Follett explained that the students who have been involved in these competitions throughout the years are able to apply what they learn in class to the project. That experience has made Xipiter alumni even more valuable to employers in the government, military and private corporations, while providing current students with internship opportunities. Walker, the team’s co-adviser, said at least five students who had previously been involved in this competition are now working in the area of unmanned vehicle systems.

“The flight competition this year was an intelligence, surveillance and reconnaissance mission in support of Marines on the ground in a simulated battlefield,” Edwards said. “There were targets placed throughout the search area and they had to be identified during our aircraft’s flight.”

The team was able to identify six out of 10 targets. Hill, an industrial engineering major, said that one of the items he believed that kept it from finishing first this year had to do with its cameras and the system not being able to provide high enough resolution photos. Their airplane’s system made target identification a bit more difficult than it could have been.

“Our avionics group is already working on a fantastic solution involving some custom imagery mapping with high-definition cameras,” Hill said. “The team’s winnings this year will also provide a generous budget to improve the overall system next year.”

The team brought home $7,800 in prize money, which the students said they are going to place back into the plane to help ensure another successful year in 2011.

“I am confident in predicting a first place finish for next year,” Walker said. “We’ve learned a lot from this competition and are already making adjustments for next year.”

The student Unmanned Systems Competition is sponsored by the Association for Unmanned Vehicle Systems International, the competition took place at Webster Field in Patuxent River, Md. With more than 1,400 member companies and organizations in 50 countries, AUVSI is considered the world’s largest non-profit organization devoted exclusively to advancing the unmanned systems community. With offices located in Arlington, Va., the organization represents professionals in government, industry and academia.

This year’s engineering student team members by hometown:

ARLINGTON, Tenn.—Junior aerospace engineering major Benjamin E. “Ben” Nesbit, son of Michael and Nancy Nesbit.

CALEDONIA—Sophomore aerospace engineering major Jared E. Gates, son of Dennis and Shelley Gates.

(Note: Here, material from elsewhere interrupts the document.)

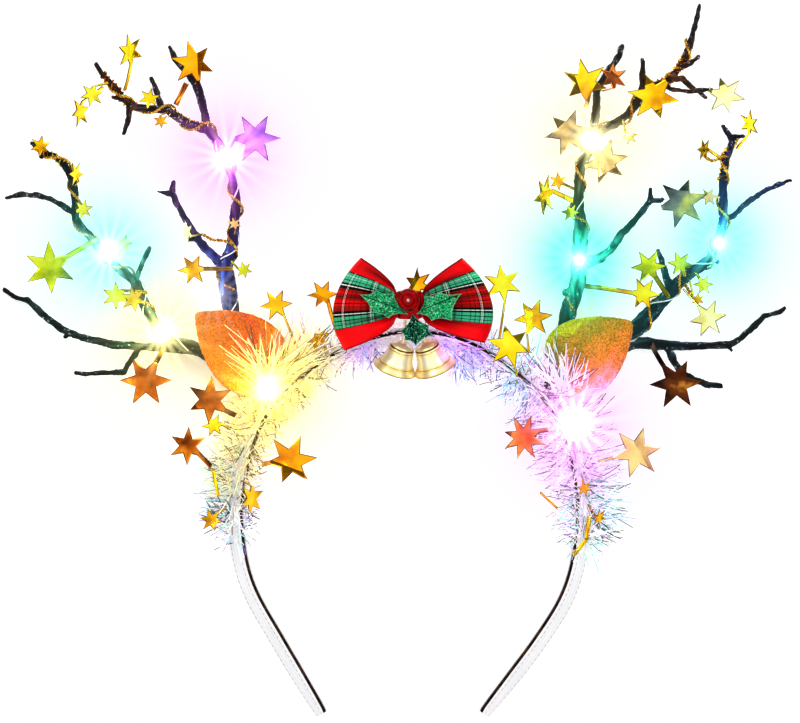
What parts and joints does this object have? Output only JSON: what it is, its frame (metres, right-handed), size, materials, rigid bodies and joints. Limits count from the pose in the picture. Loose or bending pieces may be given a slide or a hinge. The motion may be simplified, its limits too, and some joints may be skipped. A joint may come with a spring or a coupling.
{
  "type": "reindeer antler headband",
  "caption": "Reindeer antler headband with twig antlers, felt ears, white tinsel, foil stars, small lights, and a tartan bow with holly and bells.",
  "frame": {"origin": "centre of the whole object's box, at its underside, on the surface that it lies on", "axes": "+X to the picture's right, +Y from the hoop's tips to the antlers' tips, +Z the wearer's front, which faces up"},
  "size_m": [0.3051, 0.2746, 0.0396],
  "materials": {
    "strip_metal": "dark gold springy strip, satin, seen as a thin line between the ribbons",
    "ribbon_white": "white woven ribbon, slight sheen, stitched edges",
    "twig_black": "near-black brown moulded plastic with knots and fine ridges",
    "ear_felt": "orange-brown felt with a fine sparkle",
    "tinsel_film": "white iridescent film, cut into fine strands",
    "tartan": "red satin ribbon with a green, black and white tartan",
    "leaf_glitter": "bright green glitter cloth with a pale rim",
    "berry_red": "deep red, glossy",
    "bell_gold": "bright gold plate, polished",
    "star_foil": "gold metallised film, mirror bright, crumpled",
    "light_wire": "thin clear-coated wire with small clear bulbs",
    "light_bulb": "clear bulb, lit warm white"
  },
  "bodies": {
    "root": {"hoop_strip": "strip_metal", "hoop_ribbon": "ribbon_white", "hoop_lining": "ribbon_white", "ear_left": "ear_felt", "ear_right": "ear_felt", "tinsel_left": "tinsel_film", "tinsel_centre": "tinsel_film", "tinsel_right": "tinsel_film", "bow_loop_left": "tartan", "bow_loop_right": "tartan", "bow_knot": "tartan", "holly_leaf_left": "leaf_glitter", "holly_leaf_right": "leaf_glitter", "holly_leaf_lower": "leaf_glitter", "holly_berry": "berry_red", "bell_left": "bell_gold", "bell_right": "bell_gold", "tinsel_light_left": "light_bulb", "tinsel_light_right": "light_bulb", "antler_left_upright": "twig_black", "antler_left_high": "twig_black", "antler_left_low": "twig_black", "light_string_left_upright": "light_wire", "star_garland_left_upright": "star_foil", "light_string_left_high": "light_wire", "star_garland_left_high": "star_foil", "antler_right_upright": "twig_black", "antler_right_high": "twig_black", "antler_right_low": "twig_black", "light_string_right_upright": "light_wire", "star_garland_right_upright": "star_foil", "light_string_right_high": "light_wire", "star_garland_right_high": "star_foil", "star_01": "star_foil", "star_02": "star_foil", "star_03": "star_foil", "star_04": "star_foil", "star_05": "star_foil", "star_06": "star_foil", "star_07": "star_foil", "star_08": "star_foil", "star_09": "star_foil", "star_10": "star_foil", "star_11": "star_foil", "star_12": "star_foil", "star_13": "star_foil", "star_14": "star_foil", "star_15": "star_foil", "star_16": "star_foil", "star_17": "star_foil", "star_18": "star_foil", "star_19": "star_foil", "star_20": "star_foil", "star_21": "star_foil", "star_22": "star_foil", "star_23": "star_foil", "star_24": "star_foil", "star_25": "star_foil", "star_26": "star_foil", "star_27": "star_foil"}
  },
  "joints": []
}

COLLIERVILLE, Tenn.—Sophomore aerospace engineering major Anthony J. Favaloro, son of Ronald and Deborah Favaloro.

GERMANTOWN, Tenn.—Christopher D. Edwards, the son of Conan and Pamela Edwards. Before receiving a master’s degree in electrical engineering in May, he graduated, summa cum laude, from MSU’s Bagley College of Engineering in 2008 with a bachelor’s degree in the same major.

GULFPORT—Sophomore computer science major Jeffrey J. Morris, son of Lynna Morris of Gulfport and Christopher Morris of Arlington, Texas.

KOSCIUSKO—Senior computer science major Matthew M. Campassi, son of Virginia Carlisle.

MERIDIAN—Freshman aerospace engineering major Alexander C. “Alex” Smith, son of Robert and Annie Smith.

OCEAN SPRINGS—Sophomore aerospace engineering major Austin T. Powell, son of Terry and Medin Powell.

SLIDELL, La.—Senior computer engineering major Rebecca L. Owens, the daughter of William and Theresa Owens.

STERLINGTON, La.—Junior industrial engineering major Eric A. Hill, the son of Dr. Ronald and Shelley Hill.